No preponderance of flags waving from cars or wall-to-wall jabber on sports talk radio. No fans naming their first-born Teemu in a desperate attempt to win tickets.

On a recent evening at various sports bars around the Honda Center in Anaheim, patrons wore baseball caps and basketball jerseys. There wasn't a Ducks hat or shirt in sight.

"The Angels are much more popular ... even now," said David Robertson, sitting at the bar.

His friend, Mark Bushik, a self-proclaimed hockey aficionado, mused: "The general population doesn't care."

It is a curious predicament for a team that has reached the Stanley Cup finals in two of the last four seasons -- not counting a lockout-obliterated year -- and has sold out 31 consecutive games.

Tickets for Game 1 are going for upward of $1,500, with thousands of fans who cannot get into the arena expected to gather around big-screen televisions at bars from Burbank to Irvine.

But this hard-core following has not translated into conspicuous and widespread displays of public affection, not even in Orange County, which intrigues Tom Boyd, an associate marketing professor at Cal State Fullerton.

The Detroit native recently visited his hometown and noticed Red Wings fans everywhere, all those shirts and hats and car flags. Upon returning to the Southland, even as the Ducks defeated his boyhood team in the Western Conference finals, he saw nothing.

"Very little evidence of excitement," he said.

Boyd understands that hockey remains something of an oddity here. He knows the Ducks must compete for attention among other teams in the region and a host of leisure activities that range from beaches to amusement parks.

In image-conscious Southern California, he sees another element.
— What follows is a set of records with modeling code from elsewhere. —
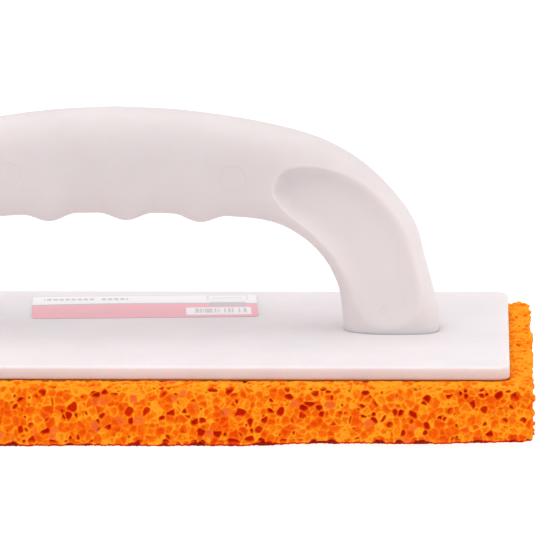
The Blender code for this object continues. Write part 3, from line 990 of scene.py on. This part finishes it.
def make_label(material):
    """A thin film with rounded corners and edge, its origin at its own middle."""
    outline = []
    for turn, (side_x, side_y) in enumerate(((1, 1), (-1, 1), (-1, -1), (1, -1))):
        for step in range(LABEL_CORNER_STEPS + 1):
            angle = math.pi / 2 * (turn + step / LABEL_CORNER_STEPS)
            outline.append((
                side_x * (LABEL_LENGTH / 2 - LABEL_CORNER) + LABEL_CORNER * math.cos(angle),
                side_y * (LABEL_WIDTH / 2 - LABEL_CORNER) + LABEL_CORNER * math.sin(angle),
            ))
    outline = np.array(outline)
    around = len(outline)
    levels = len(LABEL_EDGE)
    loops = []
    for inset, height in LABEL_EDGE:
        shrink = 1.0 - 2.0 * inset / np.array([LABEL_LENGTH, LABEL_WIDTH])
        level = np.full(around, height * LABEL_THICKNESS)
        loops.append(np.column_stack([outline * shrink, level]))
    points = np.vstack(loops)
    faces = [list(range(around))[::-1]]
    for level in range(levels - 1):
        for step in range(around):
            here, beside = level * around + step, level * around + (step + 1) % around
            faces.append([here, beside, beside + around, here + around])
    faces.append(list(range((levels - 1) * around, levels * around)))
    label = new_object("printed_label", points, faces, material, smooth=False)
    label.location = Vector((*LABEL_CENTRE, PLATE_TOP + LABEL_CLEARANCE)) * MM
    label.rotation_euler = (0.0, 0.0, LABEL_TURN)
    on_film = label.data.attributes.new("print_place", "FLOAT_VECTOR", "POINT")
    on_film.data.foreach_set("vector", (points * MM).ravel())
    places = []
    for face in faces:
        low = LABEL_UNDERSIDE_AT if face is faces[0] else LABEL_FACE_AT
        flat = points[face, :2] / (LABEL_LENGTH, LABEL_WIDTH) + 0.5
        places.append(flat * LABEL_BAKE_SPAN + (BAKE_BORDER, low))
    lay_out(label, np.vstack(places))
    return label


# ---------------------------------------------------------------- stage


FLOOR_HALF = 6000.0
FLOOR_BELOW_SOLE = 0.1
FLOOR_GLOW = 0.92
LIGHTS = (  # name, place, size and brightness
    ("overhead", (-0.5, -0.3, 2.0), 3.6, 1.22),
    ("right_fill", (2.2, -0.4, 1.1), 1.6, 1.3),
)
LIT_POINT = Vector((0, 0, 0.04))
SKY_BRIGHTNESS = 0.66


def make_floor():
    material, tree, shader = new_material("studio_floor")
    shader.inputs["Base Color"].default_value = (0.20, 0.20, 0.20, 1.0)
    shader.inputs["Roughness"].default_value = 0.9
    shader.inputs["Emission Color"].default_value = (1.0, 1.0, 1.0, 1.0)
    shader.inputs["Emission Strength"].default_value = FLOOR_GLOW
    level = -SOLE_SAG - FLOOR_BELOW_SOLE
    signs = ((-1, -1), (1, -1), (1, 1), (-1, 1))
    corners = [(x * FLOOR_HALF, y * FLOOR_HALF, level) for x, y in signs]
    floor = new_object("floor", corners, [[0, 1, 2, 3]], material, smooth=False)


def make_light(name, place, size, brightness):
    data = bpy.data.lights.new(name, "AREA")
    data.shape = "SQUARE"
    data.size = size
    data.energy = brightness * math.pi * size * size
    light = bpy.data.objects.new(name, data)
    light.location = place
    light.rotation_mode = "QUATERNION"
    light.rotation_quaternion = (LIT_POINT - light.location).to_track_quat("-Z", "Y")
    bpy.context.scene.collection.objects.link(light)


def make_stage():
    make_floor()
    for name, place, size, brightness in LIGHTS:
        make_light(name, place, size, brightness)
    world = bpy.data.worlds.new("studio")
    bpy.context.scene.world = world
    world.use_nodes = True
    sky = world.node_tree.nodes["Background"]
    sky.inputs["Color"].default_value = (1.0, 1.0, 1.0, 1.0)
    sky.inputs["Strength"].default_value = SKY_BRIGHTNESS
    settings = bpy.context.scene.view_settings
    settings.view_transform = "Standard"
    settings.look = "None"


CAMERA_TARGET = Vector((0.05343, 0.0, 0.0431))
CAMERA_DISTANCE = 2.2
CAMERA_AZIMUTH = math.radians(1.746)
CAMERA_ELEVATION = math.radians(11.2)
CAMERA_ROLL = math.radians(-0.253)
CAMERA_LENS = 426.8
CAMERA_CLIPS = (0.1, 50.0)


def make_camera():
    level = math.cos(CAMERA_ELEVATION)
    back = Vector((
        math.sin(CAMERA_AZIMUTH) * level,
        -math.cos(CAMERA_AZIMUTH) * level,
        math.sin(CAMERA_ELEVATION),
    ))
    data = bpy.data.cameras.new("camera")
    data.lens = CAMERA_LENS
    data.clip_start, data.clip_end = CAMERA_CLIPS
    camera = bpy.data.objects.new("camera", data)
    camera.location = CAMERA_TARGET + back * CAMERA_DISTANCE
    camera.rotation_mode = "QUATERNION"
    roll = Quaternion((0.0, 0.0, 1.0), CAMERA_ROLL)
    camera.rotation_quaternion = (-back).to_track_quat("-Z", "Y") @ roll
    bpy.context.scene.collection.objects.link(camera)
    bpy.context.scene.camera = camera


# ---------------------------------------------------------------- assembly


def stand_for(piece, node):
    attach(piece, "root")
    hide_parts(node)


def recolour(nodes, material):
    for node in nodes:
        node.data.materials.clear()
        node.data.materials.append(material)


grip = make_grip(make_plastic("warm_white_grip", GRIP_COLOUR, GRIP_MARKS, PAINTED_LIGHT_COLOUR))
stand_for(grip, "handle")

label = make_label(make_label_print())
stand_for(label, "label")

pad = make_pad(make_foam())
stand_for(pad, "sponge_pad")

screws = [node for name, node in nodes.items() if name.startswith("screw_")]
recolour([nodes["base_plate"]], make_plastic("warm_white_plate", PLATE_COLOUR))
recolour([nodes["adhesive_film"]], make_adhesive())
recolour(screws, make_steel())

make_stage()
make_camera()
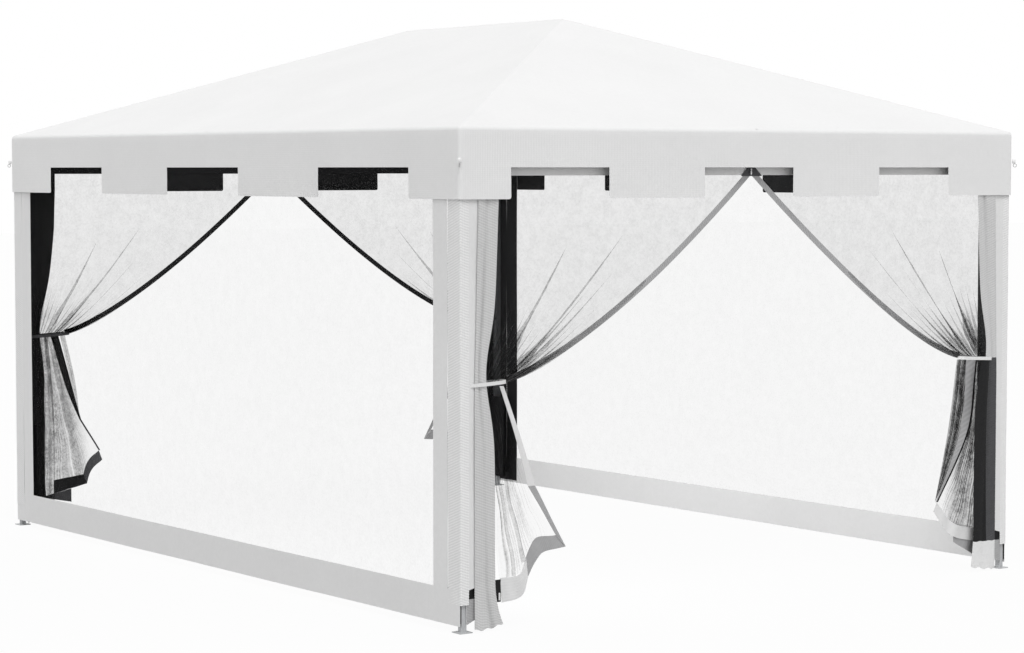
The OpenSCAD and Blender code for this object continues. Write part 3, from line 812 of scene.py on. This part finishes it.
def curtain(corner):
    """One tied curtain: the drawn net and its pleats, the tail below the tie, the edge and header tapes."""
    sx, sy = SIGNS[corner]
    c = CURTAINS[corner]
    seed = c["seed"]
    world = partial(inward, corner)
    sheets = Sheets()
    flip = sx * sy > 0

    def span(u):
        """Width of the drawn net, at u from the tie (0) to the header (1)."""
        return (c["tie_out"] - c["tie_in"]) * (1 - u) + (MIDDLE_D - LEG_GAP_D) * u

    def upper(a, u):
        """A place on the drawn net, at a from the leg (0) to the free edge (1)."""
        a, u = max(a, 0.0), max(u, 0.0)
        d_tie = c["tie_in"] + (c["tie_out"] - c["tie_in"]) * a
        d_top = LEG_GAP_D + (MIDDLE_D - LEG_GAP_D) * a
        power = 1 + (c["power"] - 1) * a**1.5
        d = d_tie + (d_top - d_tie) * u
        z = c["tie_z"] + (HEADER_LOW - c["tie_z"]) * u**power
        gathered = min(1.0, max(0.0, (0.62 - u) / 0.5))
        e = CURTAIN_E + fold_depth(span(u)) * gathered * fold_wave(a, seed)
        e += 0.003 * wander(d, z, 0, 0.3, seed) * (1 - a)
        return d, e, z

    def drawn_net(ends, heights, columns, cover, shade, shift=0.0):
        """Drawn net between the two shares across that ends gives at each height."""
        rows, uv = [], []
        for u in heights:
            shares = spaced(*ends(u), columns)
            points = [upper(a, u) for a in shares]
            rows.append([world(d, e + shift, z) for d, e, z in points])
            uv.append([(a * MIDDLE_D, point[2]) for a, point in zip(shares, points)])
        # A fold's flank shows more thread than its crest
        step = np.gradient(np.array(rows), axis=1)
        seen = np.linalg.norm(step[:, :, [0, 2]], axis=2)
        steep = np.linalg.norm(step, axis=2) / np.maximum(seen, 1e-6)
        sheets.grid(rows, uv, 2, None, 0, np.clip(cover * (1 + shade * (steep - 1)), 0, 0.75), flip)

    drawn_net(lambda u: (0.0, 1.0), spaced(1.0, 0.0, 50), 220, NET_COVER, 0.25)
    for a, top, wide in c["pleats"]:
        def pleat(u):
            reach = wide * max(0.0, 1 - u / top) ** 0.9 / span(u)
            return a - reach, min(1.0, a + reach)

        drawn_net(pleat, spaced(top, 0.02, 24), 6, PLEAT_COVER, 0.0, 0.004)

    def tail_net(net):
        """Net stretched between its four edges, thick where it is folded."""
        leg, free = net["leg"], net["free"]
        corners = [np.array(p) for p in (leg[0], free[0], leg[-1], free[-1])]
        shares = spaced(0, 1, 110)
        heads, feet = ([along(line, a) for a in shares] for line in ([leg[0], free[0]], net["foot"]))
        rows, uv, cover = [], [], []
        for v in spaced(0, 1, 60):
            near, far = along(leg, v), along(free, v)
            swell = net["deep"] * min(1.0, abs(far[0] - near[0]) / 0.12)
            row, line, covers = [], [], []
            for a, head, toe in zip(shares, heads, feet):
                d, z = ((1 - v) * head + v * toe + (1 - a) * near + a * far
                        - (1 - a) * (1 - v) * corners[0] - a * (1 - v) * corners[1]
                        - (1 - a) * v * corners[2] - a * v * corners[3])
                sway = a + 0.035 * math.sin(5.0 * v + 2 * seed) * v + 0.012 * math.sin(23 * v + 9 * a + seed)
                fine = math.sin(math.tau * 17 * sway + 2.0 * math.sin(math.tau * 3.1 * sway + seed))
                e = CURTAIN_E + net["depth"] + swell * fine * min(1.0, 6 * a, 6 * (1 - a))
                bare = max(0.0, min(1.0, 2.4 * (a + v - 1.42)))
                thick = net["cover"] + (net["bare"] - net["cover"]) * bare
                patchy = 0.5 + 0.5 * math.sin(7 * v + 31 * a + seed)
                lines = 0.22 * max(0.0, fine) ** 3 - 0.62 * patchy * max(0.0, -fine) ** 6
                for place, half, full in net["bands"]:
                    share = max(0.0, 1 - (abs(sway - place) / half) ** 4) * (1 - bare)
                    thick += (full - thick) * share
                row.append(world(d, e, z))
                line.append((a * 0.5, z))
                covers.append(min(0.8, thick * (1 + (1 - bare) * lines)))
            rows.append(row)
            uv.append(line)
            cover.append(covers)
        sheets.grid(rows, uv, 2, None, 0, cover, flip)

    def between(near, far, mat, out):
        """Tape or hem between two edges."""
        ends = [(along(near, t), along(far, t)) for t in spaced(0, 1, 40)]

        def at(i, k):
            d, z = ends[i][0] * (1 - k) + ends[i][1] * k
            wave = 0.003 * math.sin(60 * d + 25 * z + seed) * math.sin(math.pi * i / 40)
            return world(d, CURTAIN_E - out + wave, z), (0.04 * k, 0.3 * i / 40)

        front, back = (mat, 1) if sy < 0 else (0, mat)
        sheets.patch(range(41), spaced(0, 1, 4), at, front, back, CLOTH_T, flip)

    tail = TAILS[corner]
    for layer in tail["nets"]:
        tail_net(layer)
    for near, far, mat in tail["tapes"]:
        between(near, far, mat, 0.004)
    for near, far, mat in tail["hems"]:
        between(near, far, mat, 0.0055 if mat == 0 else 0.002)

    # Tape beside the free edge of the drawn net
    edge = np.array([upper(1.0, u) for u in spaced(1, 0, 39)])
    way = np.gradient(edge[:, [0, 2]], axis=0)
    way /= np.linalg.norm(way, axis=1, keepdims=True)
    run = np.concatenate([[0], np.cumsum(np.linalg.norm(np.diff(edge, axis=0), axis=1))])

    def edge_tape(i, width):
        d, e, z = edge[i]
        return world(d + way[i, 1] * width, e - 0.003, z - way[i, 0] * width), (width, run[i])

    def header_tape(d, z):
        return world(d, CURTAIN_E - 0.002 + 0.002 * wander(d, z, 0, 0.2, seed), z), (d, z)

    header_heights = spaced(CURTAIN_TOP, HEADER_LOW, 4)
    sheets.patch(range(len(edge)), (0.0, EDGE_TAPE_W), edge_tape, 3, 1, CLOTH_T, flip)
    sheets.patch(spaced(0.02, MIDDLE_D, 59), header_heights, header_tape, 0, 1, TAPE_T, flip)

    obj = sheets.build(f"tied_curtain_{corner}", [TAPE, LINING, NET, TRIM, FOLDED])
    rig.ride(obj, "leg_" + corner)
    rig.squash(obj, "frame_fold", (1, 0, 0), world(0, 0, 1), FOLD_KEEP_X)
    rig.replaces(obj, "curtain_" + corner)
    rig.slot(obj, "curtain_net")
    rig.sheet(obj, (MIDDLE_D - LEG_GAP_D, CURTAIN_TOP - 0.08), "gathered", ["leg_outer_" + corner])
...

It involves "psychosocial consequences."

People behave as ardent fans partly because of how they think it will make them look in the eyes of others, the associate professor said.

Are they linking themselves to a prestigious group? Are they connecting with a history of success or, in the case of the Chicago Cubs, a sense of loyalty in the face of long suffering?

This might not be an entirely conscious thought, but it often plays a role in consumer behavior, researchers believe. And it could be especially critical in a part of the world where the camera pans to celebrities in the crowd.

"It has to do with value systems," Boyd said. "The way the world sees you and how you want to be perceived."

Teams such as the Lakers and Dodgers have spent decades building social cachet. When those teams go on a championship run, the casual or "situational" fan is more likely to jump on the bandwagon and fly the colors.

Brandon Ellisor, a 37-year-old Brea resident, remembers seeing everyone in Angel red during the 2002 World Series. Baseball dominated office talk and was plainly visible on the streets.

"That was intense," he said.

The Ducks simply don't enjoy that kind of status, Boyd said. Taking this notion a step further, he mentions that before a recent switch to black, gold and orange, the team's uniforms were eggplant and jade.

"Unfortunate colors," he said. "People who were image-conscious were going to say, 'I'll look stupid in these colors.' "

To some degree, fan reaction to the Ducks is merely timing, the team arriving in Anaheim as an expansion franchise only 13 years ago.

At a neighborhood park in Santa Ana, Mario Guillen stood beside a ball field where he is president of the local Little League and recalled his childhood.

"Here it's all baseball because that's what we grew up with," he said. "We have Angels and Dodgers fans, about half and half."

When the Kings reached the Stanley Cup finals and captured Los Angeles' attention in 1993, they had been around more than a quarter-century and benefited from a crossover star in Wayne Gretzky.

If buzz over the Ducks has been lukewarm in Orange County, it has been almost nonexistent in Los Angeles. Hawking sports merchandise from a stand on the Third Street Promenade in Santa Monica, Oisin O'Shaughnessy stocks hats and trinkets with the logos of local teams, Mexican soccer and various NFL franchises.

But no Ducks.

"In the months I've been here," O'Shaughnessy said, "maybe two or three people have asked for them."

The team hasn't had long enough to build a network of fans in a region that covers all or parts of five counties with more than 18 million inhabitants, said David Carter, executive director of the USC Sports Business Institute.